= Book Works =

Book publisher and print studio

Book Works is a London-based publisher of books on contemporary visual arts, and print studio specialising in bookbinding, letterpress printing, boxmaking, and printmaking. Established in 1984, it has "the mission to disseminate visual art practice to as wide and diverse an audience as possible." It is a publicly funded organisation and a registered charity (registered number 1104148), its supporters including Arts Council England and The Henry Moore Foundation.

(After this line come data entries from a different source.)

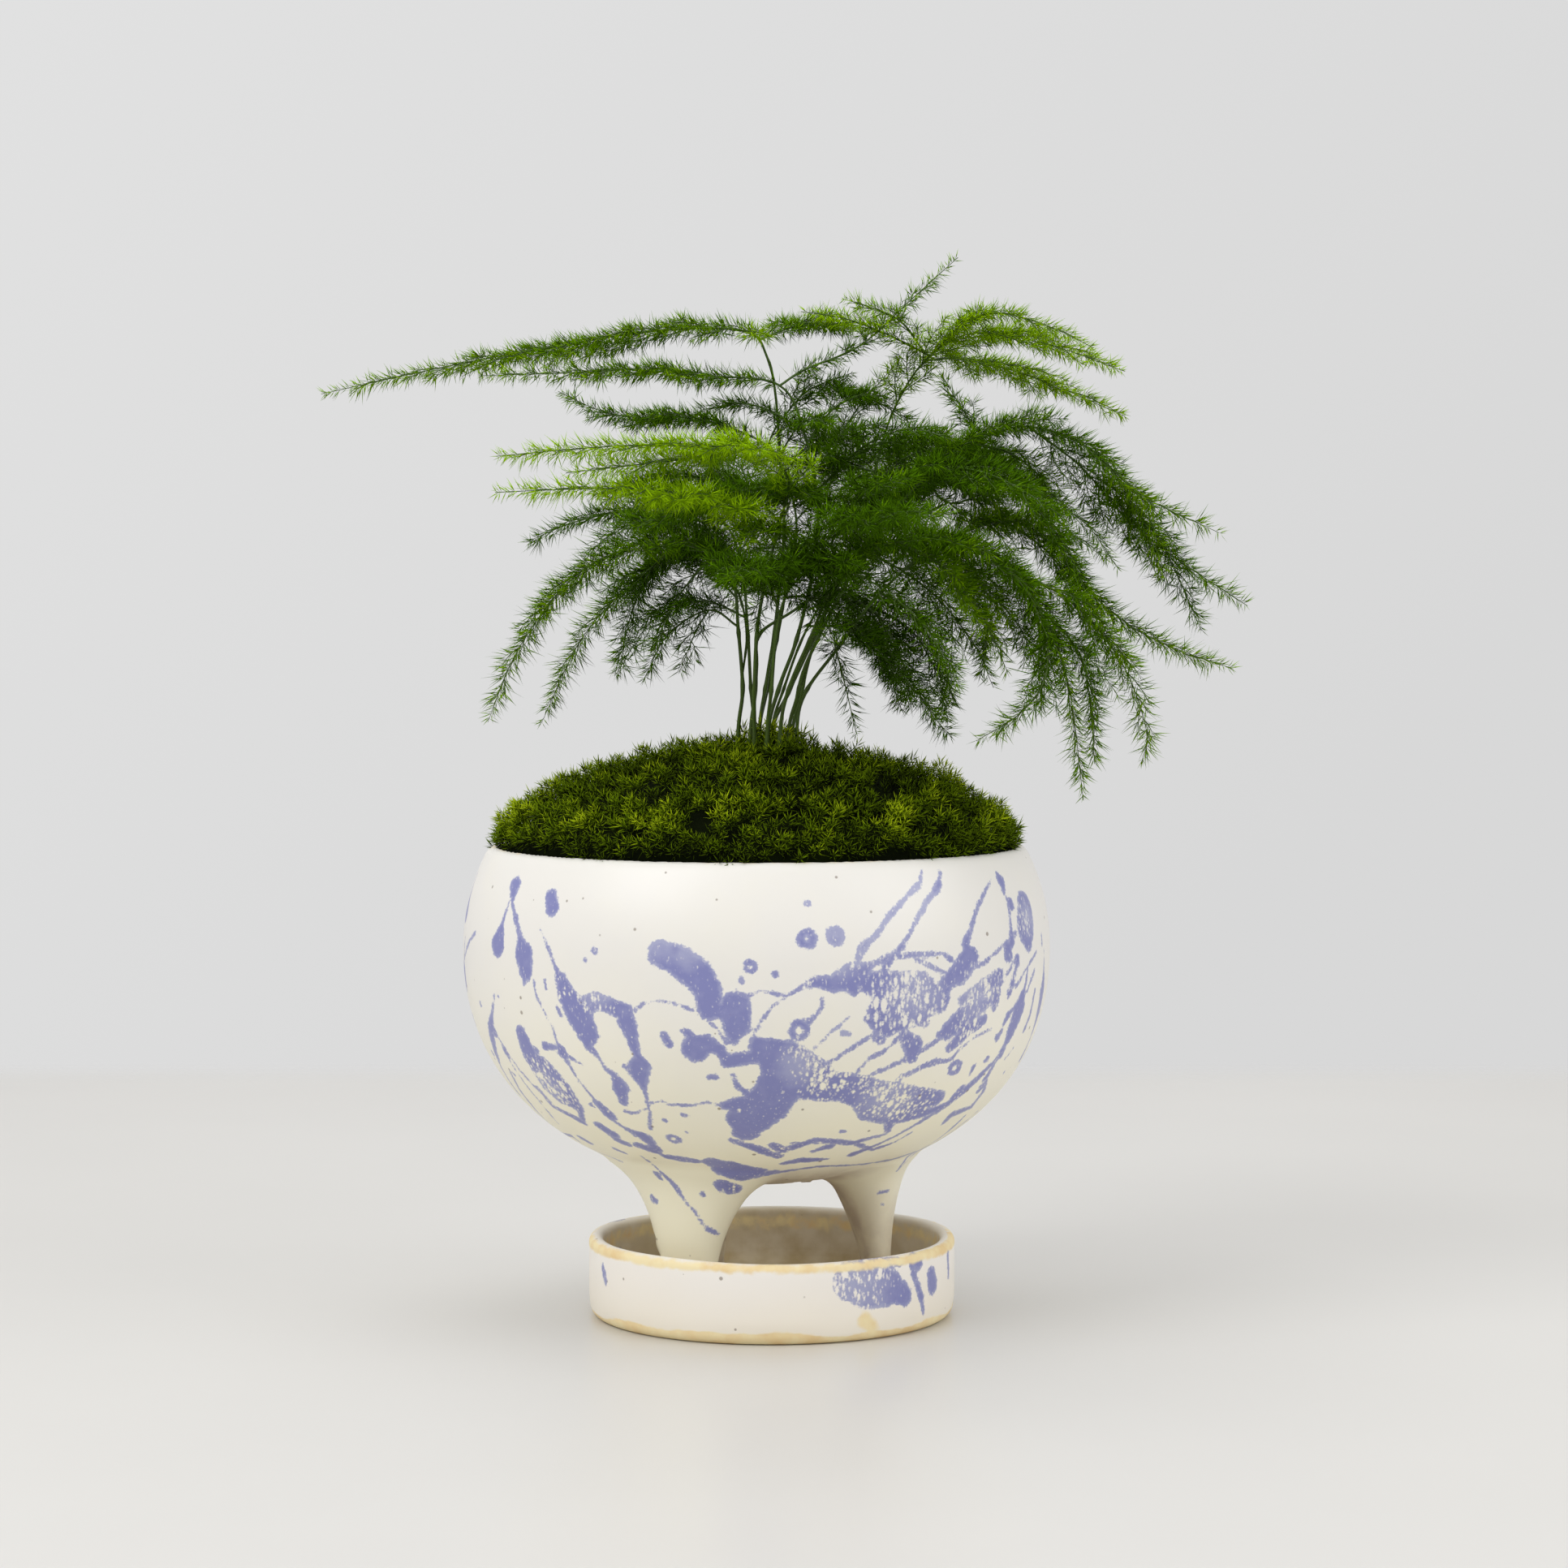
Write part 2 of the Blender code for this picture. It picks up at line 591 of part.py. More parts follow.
def shoot_bar(route, bare, parents):
    """One shoot as a bar: its bare stem, then its leafy axis with a pair of rings at each whorl."""
    points = [Vector(p) for p in route]
    base = STEM_RADIUS
    if parents:
        points[0] = on_bars(parents, points[0])
        base = AXIS_RADIUS
    else:
        points.insert(0, Vector((points[0].x, points[0].y, STEM_FOOT_Z)))
        bare += points[1].z - STEM_FOOT_Z
    line = smooth_line(points, LINE_STEP)
    total = whole_length(line)
    count = max(1, round(bare / STEM_STRETCH))
    stem = [bare * k / count for k in range(count)]
    leafy, whorls = needle_rings(bare, total - BARE_TIP, WHORL_PITCH)
    lengths = [*stem, *leafy, total]
    radii = [base + (AXIS_RADIUS - base) * s / bare for s in stem]
    radii += [AXIS_RADIUS + (TIP_RADIUS - AXIS_RADIUS) * (s - bare) / (total - bare) for s in (*leafy, total)]
    whorl_lengths = [leafy[k - 1] for k in whorls]
    bar = Bar(at_lengths(line, lengths), radii, [count - 1 + k for k in whorls])
    return bar, line, whorl_lengths, max(bare, LEAST_BARE), total


def twig_bar(root, ahead, aside, length):
    """A side twig that leaves its axis at an angle, bends forward and droops a little."""
    lead = ahead * math.cos(TWIG_ANGLE) + aside * math.sin(TWIG_ANGLE)
    curl = ahead * TWIG_CURL - Vector((0, 0, TWIG_DROOP))
    places = []
    for s in (0, length - NEEDLE_ROOT, length):
        places.append(root + lead * s + curl * (s * s / length))
    return Bar(places, [TWIG_RADIUS, TWIG_TIP_RADIUS, TIP_RADIUS], [1])


def fits(bar, room, owner):
    return all(room.free(a, b, radius, owner)
               for a, b, radius in zip(bar.points, bar.points[1:], bar.radii))


def shoot_twigs(bar, line, whorl_lengths, bare, total, half_width, room, owner, draw):
    """The flat spray of twigs to both sides of a shoot, each bent clear of the other stems."""
    twigs = []
    leafy = total - bare
    count = max(2, round(leafy / TWIG_PITCH))
    lengths = [bare + leafy * (k + TWIG_FIRST) / count for k in range(count)]
    for k, s in enumerate(lengths):
        whorl = min(whorl_lengths, key=lambda n: abs(n - s))
        if abs(whorl - s) < TWIG_BEHIND_WHORL:
            lengths[k] = whorl - TWIG_BEHIND_WHORL
    roots = at_lengths(line, lengths)
    ahead_of = at_lengths(line, [s + LINE_STEP for s in lengths])
    side = draw.choice((-1, 1))
    for s, root, further in zip(lengths, roots, ahead_of):
        side = -side
        root = nearest_on(bar.points, root)
        left = 1 - (s - bare) / leafy
        reach = half_width * TWIG_REACH * left ** TWIG_SHORTENING + TWIG_MORE
        ahead = (further - root).normalized()
        flat = ahead.cross(Vector((0, 0, 1)))
        flat = flat.normalized() if flat.length > 0.2 else Vector((0, 1, 0))
        rise = flat.cross(ahead)
        tilt = draw.uniform(*TWIG_TILT)
        for share, lift in TWIG_TRIES:
            aside = (flat * side + rise * (tilt + lift)).normalized()
            twig = twig_bar(root, ahead, aside, max(TWIG_LEAST, reach * share))
            if fits(twig, room, owner):
                twigs.append(twig)
                break
    return twigs


def section(name, sides):
    """A small regular outline, 1 mm in radius, that a tube follows."""
    outline = bpy.data.curves.new(name, "CURVE")
    line = outline.splines.new("POLY")
    line.points.add(sides - 1)
    line.use_cyclic_u = True
    for k, point in enumerate(line.points):
        turn = math.tau * k / sides
        point.co = (MM * math.cos(turn), MM * math.sin(turn), 0, 1)
    obj = bpy.data.objects.new(name, outline)
    bpy.context.scene.collection.objects.link(obj)
    return helper(obj)


def bar_mesh(bar, outline):
    """A bar as a closed mesh: a curve with an outline along it, its caps welded."""
    data = bpy.data.curves.new("bar", "CURVE")
    data.dimensions = "3D"
    data.bevel_mode = "OBJECT"
    data.bevel_object = outline
    data.use_fill_caps = True
    line = data.splines.new("POLY")
    line.points.add(len(bar.points) - 1)
    for k, (point, place, radius) in enumerate(zip(line.points, bar.points, bar.radii)):
        point.co = (*(place * MM), 1)
        point.radius = radius
        point.tilt = 0.5 * k
    guide = bpy.data.objects.new("bar", data)
    bpy.context.scene.collection.objects.link(guide)
    bpy.context.view_layer.update()
    mesh = as_mesh(guide)
    bpy.data.objects.remove(guide)
    bm = bmesh.new()
    bm.from_mesh(mesh)
    bmesh.ops.remove_doubles(bm, verts=bm.verts, dist=MM * 0.001)
    bmesh.ops.recalc_face_normals(bm, faces=bm.faces)
    bm.to_mesh(mesh)
    bm.free()
    return mesh


def raise_needles(mesh, bar, room, owner, draw):
    """Raises one needle from each side of the bar's short stretches, leaning to the bar's tip."""
    bm = bmesh.new()
    bm.from_mesh(mesh)
    for whorl in bar.whorls:
        a, b = bar.points[whorl], bar.points[whorl + 1]
        ahead = (b - a).normalized()
        middle = (a + b) / 2
        faces = [face for face in bm.faces if len(face.verts) == 4
                 and abs((face.calc_center_median() / MM - middle).dot(ahead)) < 0.2
                 and (face.calc_center_median() / MM - middle).length < 1.0]
        for face in faces:
            root = face.calc_center_median() / MM
            out = (root - middle) - ahead * (root - middle).dot(ahead)
            lean = ahead * math.cos(NEEDLE_LEAN) + out.normalized() * math.sin(NEEDLE_LEAN)
            tip = root + lean * NEEDLE_LENGTH * draw.uniform(*NEEDLE_SPREAD)
            if not room.free(root, tip, NEEDLE_RADIUS, owner):
                continue
            room.add(root, tip, NEEDLE_RADIUS, owner)
            half = bmesh.ops.triangulate(bm, faces=[face])["faces"]
            needle = bmesh.ops.poke(bm, faces=[half[0]])["verts"][0]
            needle.co = tip * MM
    bmesh.ops.triangulate(bm, faces=bm.faces)
    bm.to_mesh(mesh)
    bm.free()


def keep_biggest(mesh):
    """Drops the scraps and fills the hollows that fusing leaves: all but the largest closed skin."""
    bm = bmesh.new()
    bm.from_mesh(mesh)
    bmesh.ops.triangulate(bm, faces=bm.faces)
    left = set(bm.faces)
    skins = []
    while left:
        skin = []
        border = [left.pop()]
        while border:
            face = border.pop()
            skin.append(face)
            near = {other for edge in face.edges if len(edge.link_faces) == 2
                    for other in edge.link_faces} & left
            left -= near
            border += near
        skins.append(skin)
    skins.sort(key=len)
    scraps = [face for skin in skins[:-1] for face in skin]
    bmesh.ops.delete(bm, geom=scraps, context="FACES")
    bm.to_mesh(mesh)
    bm.free()


def make_stems(group, finish):
    """Every leafy stem: its shoots, sprays of twigs and needles, fused to one body."""
    draw = random.Random(SEED)
    room = Room(MOST_BARS)
    outline = section("stem_outline", STEM_SIDES)
    plans = {}
    for owner, (name, shoots) in enumerate(STEMS.items()):
        bars, sprays = [], []
        for route, bare, half_width in shoots:
            spray = shoot_bar(route, bare, bars)
            bars.append(spray[0])
            sprays.append((*spray, half_width))
        plans[name] = (bars, sprays)
        for bar in bars:
            for a, b, radius in zip(bar.points, bar.points[1:], bar.radii):
                room.add(a, b, radius, owner)
    for owner, (bars, sprays) in enumerate(plans.values()):
        for spray in sprays:
            for twig in shoot_twigs(*spray, room, owner, draw):
                bars.append(twig)
                for a, b, radius in zip(twig.points, twig.points[1:], twig.radii):
                    room.add(a, b, radius, owner)
    for owner, (name, (bars, _)) in enumerate(plans.items()):
        meshes = []
        for bar in bars:
            mesh = bar_mesh(bar, outline)
            raise_needles(mesh, bar, room, owner, draw)
            meshes.append(mesh)
        stem = placed(name, meshes[0], group, finish)
        joined = new_collection("shoots_" + name)
        for mesh in meshes[1:]:
            helper(placed("shoot", mesh, joined, finish))
        boolean(stem, "UNION", joined, "MANIFOLD")
        whole = as_mesh(stem)
        keep_biggest(whole)
        stem.modifiers.clear()
        stem.data = whole
        for obj in list(joined.objects):
            bpy.data.objects.remove(obj)
        bpy.data.collections.remove(joined)


def main():
    clear_scene()
    group = new_collection("potted_asparagus_fern")
    root = bpy.data.objects.new("fern_origin", None)
    group.objects.link(root)
    pot_axis = bpy.data.objects.new("pot_axis", None)
    group.objects.link(pot_axis)
    pot_axis.parent = root
    pot_axis.location = (POT_X * MM, 0, POT_FEET_Z * MM)
    glaze = material("glazed_stoneware", (0.80, 0.77, 0.72), 0.4)
    make_stems(group, material("fern_green", (0.05, 0.16, 0.02), 0.55))
    make_saucer(group, root, glaze)
    make_pot(group, pot_axis, glaze)
    holes = make_stem_holes()
    make_soil(group, pot_axis, material("potting_soil", (0.05, 0.035, 0.02), 0.95), holes)
    make_moss(group, pot_axis, material("cushion_moss", (0.10, 0.14, 0.01), 0.9), holes)


main()
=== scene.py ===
"""An asparagus fern growing from moss in a splash-glazed, three-legged stoneware bowl on its saucer.

Lengths are in millimetres in the part's frame unless a name says otherwise: +Z is up, -Y is the
front, and the origin is the middle of the saucer's underside. MM turns them to Blender's metres.
"""

import math
import random

import bmesh
import bpy
import numpy as np
from mathutils import Matrix, Vector, noise


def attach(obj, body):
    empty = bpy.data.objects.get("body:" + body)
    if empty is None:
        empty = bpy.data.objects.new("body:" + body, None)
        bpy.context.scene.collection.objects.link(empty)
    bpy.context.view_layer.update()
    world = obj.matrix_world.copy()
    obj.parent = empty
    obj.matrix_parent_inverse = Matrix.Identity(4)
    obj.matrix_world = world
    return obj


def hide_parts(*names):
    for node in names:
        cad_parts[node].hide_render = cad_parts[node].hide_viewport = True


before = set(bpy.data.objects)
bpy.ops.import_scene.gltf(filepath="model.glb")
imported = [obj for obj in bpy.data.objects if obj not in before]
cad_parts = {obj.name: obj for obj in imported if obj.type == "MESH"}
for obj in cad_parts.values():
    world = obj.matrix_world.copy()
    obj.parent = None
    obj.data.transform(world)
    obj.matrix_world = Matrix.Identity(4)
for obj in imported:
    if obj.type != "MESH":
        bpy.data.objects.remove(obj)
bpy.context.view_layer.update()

MM = 0.001
SEED = 11

# Camera: the photograph is 1932 pixels wide and high, and its focal length in pixels is measured
# from how the saucer's and the bowl's ellipses narrow with their height.
PHOTO_PIXELS = 1932
FOCAL_PIXELS = 4790
HORIZON_PIXELS = 235
SENSOR = 36
CAMERA_PLACE = (3, -930, 173)

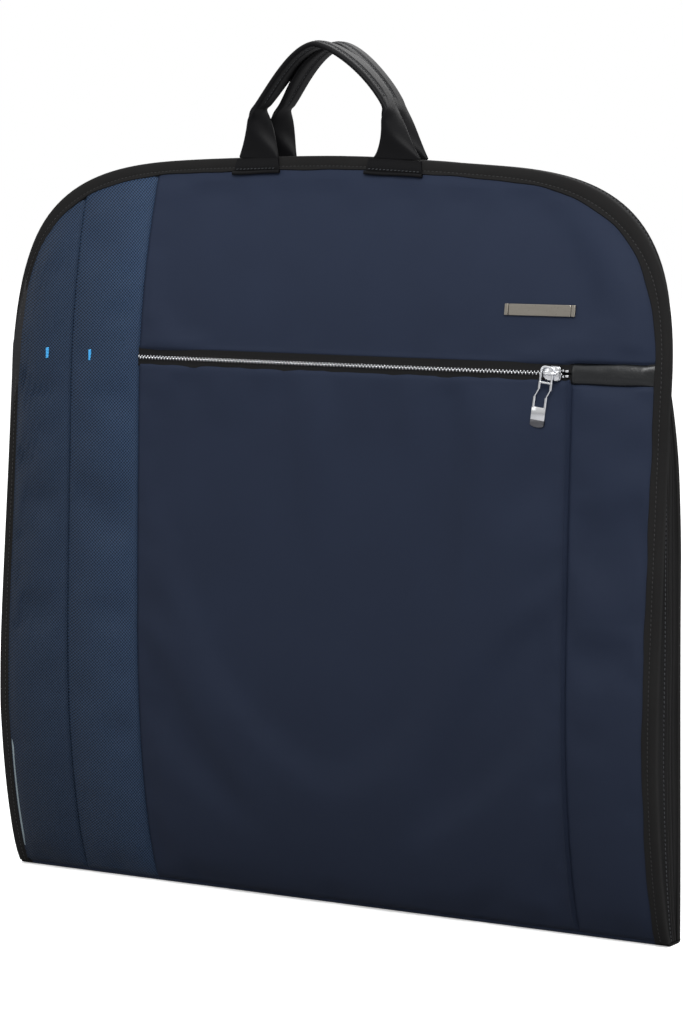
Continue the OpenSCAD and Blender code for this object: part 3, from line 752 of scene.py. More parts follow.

Artists whose work has been published by Book Works include Tacita Dean, Jeremy Deller, Simon Faithfull, Liam Gillick, Ahmet Ögüt, Cornelia Parker, Martin John Callanan, NaoKo TakaHashi, Sam Taylor-Wood and Mark Titchner.

Book Works regularly participate in book fairs and, since their inception, have set up one-off events that respond to contemporary art and its relationship to publishing. Between February and November 2011, Book Works undertook a series of five touring exhibitions titled 'Again, A Time Machine', which examined the concept of the archive. The exhibitions took place at Eastside Projects, Birmingham (26 February-16 April); Motto Berlin (6 May-2 June); The Showroom, London (14 June-5 July); Spike Island, Bristol (15 September-9 October); and White Columns, New York (22 October-19 November). Artists participating in the exhibition included Jonathan Monk, Slavs and Tatars, Stewart Home, Paul Buck, Pil and Galia Kollectiv, Laure Prouvost, Dora Garcia, and Kenneth Goldsmith.

The Book Works website has been selected for preservation by The British Library as part of the work of the UK Web Archiving Consortium.